Was this illegal? Nope. There was nothing on the law books about the rental scooter technology so there was technically nothing wrong with the companies just assuming that they could do what they wanted. (Some scooterists have since come to think the same thing, committing crimes and breaking rules.)

Now, enough time has passed for cities to have the opportunity to fight back, as a new year of legislative sessions has begun.

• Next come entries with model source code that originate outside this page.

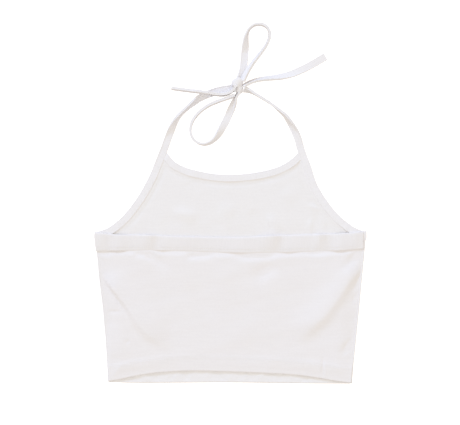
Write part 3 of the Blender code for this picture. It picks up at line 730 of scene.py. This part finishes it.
band = {"columns": 420, "tall": 2.4, "under": 0.06, "floor": 1.1, "climb": 1.3, "step": (138.0, 158.0),
        "lean": 40.0}
bandForm = [  # share of the depth from the top edge to the stitching, share of the height
    (0, 0.38), (0.02, 0.74), (0.05, 0.92), (0.12, 1), (0.25, 1.02), (0.42, 1), (0.6, 1), (0.76, 0.99),
    (0.83, 0.96), (0.87, 0.93), (0.90, 0.90), (0.935, 0.92), (0.965, 0.90), (1, 0.82),
]
lipForm = [  # distance below the stitching, share of the height
    (0.6, 0.85), (1.3, 0.86), (2.2, 0.80), (2.75, 0.68), (3, 0.46),
]
bandWaves = [  # x, width on the left, width on the right, lift of the upper edge, lift of the lower edge
    (-179, 7, 8, 2, 0), (-158, 10, 10, 0, 0.9), (-112, 11, 8, 3.4, 0),
    (-96, 8, 10, 0, 1.2), (-56, 16, 16, 1, 0.2), (10, 20, 14, 0, 1),
    (60, 16, 9, 4.6, 0.2), (80, 9, 12, 0, 1.2), (125, 7, 9, 3.2, 0),
    (150, 10, 12, 0, 1.2), (176, 8, 10, 1.6, 0),
]


def bandLift(x, share):
    # lift of the band at a share of its depth, 0 at the upper edge and 1 at the lower
    total = 0.0
    for place, left, right, upper, lower in bandWaves:
        bell = np.exp(-(((x - place) / np.where(x < place, left, right)) ** 2))
        total = total + bell * (upper * (1.0 - share) + lower * share)
    return total


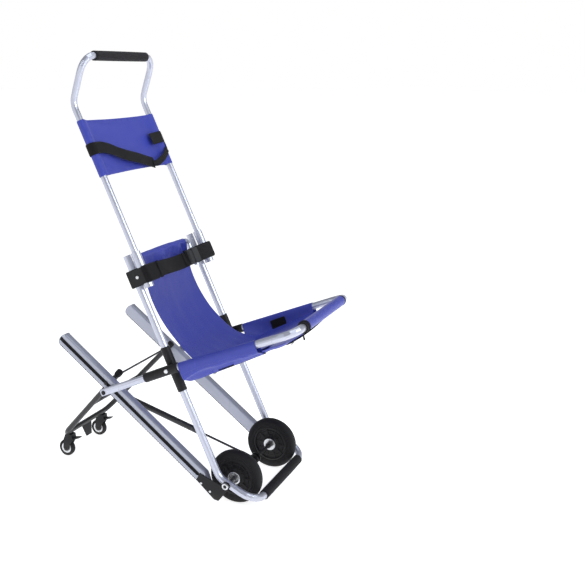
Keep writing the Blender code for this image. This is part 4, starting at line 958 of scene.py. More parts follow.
def sling_rows():
    """Rows of points from the casing on the back bar down to the seat's front edge."""
    rows = []
    columns = 40
    for step in range(9):
        turn = math.radians(-35.0 + 215.0 * step / 8.0)
        row = []
        for column in range(columns + 1):
            across = 2.0 * column / columns - 1.0
            puff = (
                BAR_WRAP + 0.0016 * ripple(across * 4.0, step * 0.5, 3.0)
                + 0.0010 * math.cos(across * 3.0)
            )
            up = BACK_BAR_UP + puff * math.sin(turn)
            row.append(at(across * 0.1515, up, BACK_BAR_BACK + puff * math.cos(turn)))
        rows.append(row)
    knots = sling_knots()
    count = 84
    for step in range(1, count + 1):
        share = step / count
        middle_up, middle_back, edge_up, edge_back, half = through(knots, share)
        row = []
        for column in range(columns + 1):
            across = 2.0 * column / columns - 1.0
            rise = abs(across) ** 2.4
            up = middle_up + (edge_up - middle_up) * rise
            back = middle_back + (edge_back - middle_back) * rise
            # Gathers hang from the bar in swags; drag lines fan out at the bend; the seat creases.
            swag = math.cos(
                across * 8.0 + 1.1
                + 2.2 * across * across
            ) + 0.4 * math.sin(across * 15.0 - share * 40.0)
            bar_folds = math.exp(-((share - 0.055) / 0.040) ** 2) * swag
            bend_folds = math.exp(-((share - 0.62) / 0.15) ** 2) * ripple(
                across * 4.0 - share * 12.0, share * 14.0 + across * 5.0, 1.0,
            )
            long_folds = math.exp(-((share - 0.36) / 0.20) ** 2) * ripple(
                across * 6.0 + share * 2.0, share * 3.0, 9.0,
            )
            seat_folds = ripple(across * 3.0 + share * 4.0, share * 10.0, 5.0)
            edge_calm = 1.0 - 0.6 * abs(across) ** 6
            lift = (
                0.0085 * bar_folds + 0.0030 * bend_folds
                + 0.0012 * long_folds + 0.0018 * seat_folds
            ) * edge_calm
            row.append(at(across * half, up + lift * 0.45, back - lift * 0.85))
        rows.append(row)
    return rows


SLING = sling_rows()
sling, sling_flat = cloth_sheet("sling", SLING, CLOTH_THICK, NYLON)
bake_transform(sling)
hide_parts("back_panel", "seat_panel")


def grid_line(rows, column, start, end, toward, inset):
    """Line down a grid of points, lifted towards the side that the eye looks from."""
    line = []
    for row in range(start, end):
        here = rows[row][column]
        beside = rows[row][column + toward]
        ahead = rows[min(row + 1, len(rows) - 1)][column] - rows[max(row - 1, 0)][column]
        outward = (beside - here).cross(ahead).normalized() * (1.0 if toward > 0 else -1.0)
        place = here + (beside - here).normalized() * inset + outward * STITCH_LIFT
        line.append((place, outward))
    return line


back_hems = [grid_line(SLING, 0, 10, 58, 1, 0.009), grid_line(SLING, -1, 10, 58, -1, 0.009)]
back_hems += [
    [(point + ACROSS * shift, out) for point, out in line]
    for line, shift in zip(back_hems[:2], (0.004, -0.004))
]
sew("sling_hem_stitches", back_hems, "frame")
casing = [(SLING[13][column] - LEAN_BACK * STITCH_LIFT, -LEAN_BACK) for column in range(1, 40)]
sew("sling_casing_stitches", [casing], "frame")


# Seat side casings: the cloth turns over each side tube and hangs as a low flap at the rear,
# where the pouch is sewn to it. The flap narrows until it only wraps the tube at the front.

CASING_START = 0.046
CASING_END = 0.330


def casing_rows(side):
    """Casing section at stations along the tube: inner leaf, over the tube, outer flap, foot."""
    rows = []
    for step in range(37):
        share = step / 36.0
        forward = CASING_START + (CASING_END - CASING_START) * share
        hang = (
            0.0255 + 0.0185 * math.exp(-share * 9.0) + 0.0012 * math.sin(share * 17.0)
            + 0.0010 * ripple(share * 6.0, 0.0, side + 4.0)
        )
        foot = seat_bottom(forward) + 0.006
        out = 0.0142
        profile = [
            (-0.0205, foot), (-0.0185, 0.75 * foot), (-0.0165, 0.5 * foot), (-0.0150, 0.25 * foot),
            (-0.0143, 0.0010),
            (-0.0128, -0.0075), (-0.0070, -0.0128), (0.0, -0.0143), (0.0072, -0.0124),
            (0.0124, -0.0070), (out, 0.0),
            (out - 0.0002, 0.3 * hang), (out - 0.0012, 0.6 * hang), (out - 0.0030, 0.86 * hang),
            (out - 0.0058, hang),
            (out - 0.0110, hang + 0.0022), (out - 0.0190, hang + 0.0040),
            (-0.0170, 0.5 * (hang + foot) + 0.006), (-0.0300, foot + 0.0075),
        ]
        row = []
        for index, (reach, drop) in enumerate(profile):
            crease = 0.0013 * ripple(index * 0.45, share * 8.0, side + 2.0) if index > 10 else 0.0
            if index < 4:
                crease = 0.0016 * ripple(index * 0.5, share * 7.0, side + 12.0)
            row.append(seat_at(side * (SEAT_X + reach + crease), forward, drop + crease))
        rows.append(row)
    return rows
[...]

San Francisco is one such community, which determined that only permitted companies could operate within the city limits—and, surprise, many of the don’t-ask-permission companies were not given these permits.

Lime, blocked from operating, filed a suit against the city saying that they had been discriminated against based on their … rude … arrival.

A judge has since ruled that there was no bias in the city’s review of the permit applications that were later not awarded to Lime.

As the legislation and the lawsuits play out over the next year, it will be interesting to see if the scooter company’s attitudes toward the cities they operate in change.

If, as they have said all along, they desire to be the next major innovation in urban infrastructure, then they need to be prepared to work with and grow alongside the communities that they inhabit.

It would be a wise move, then, to partner with local governments to ensure that both organizations are working in the best interest of the populations that they serve.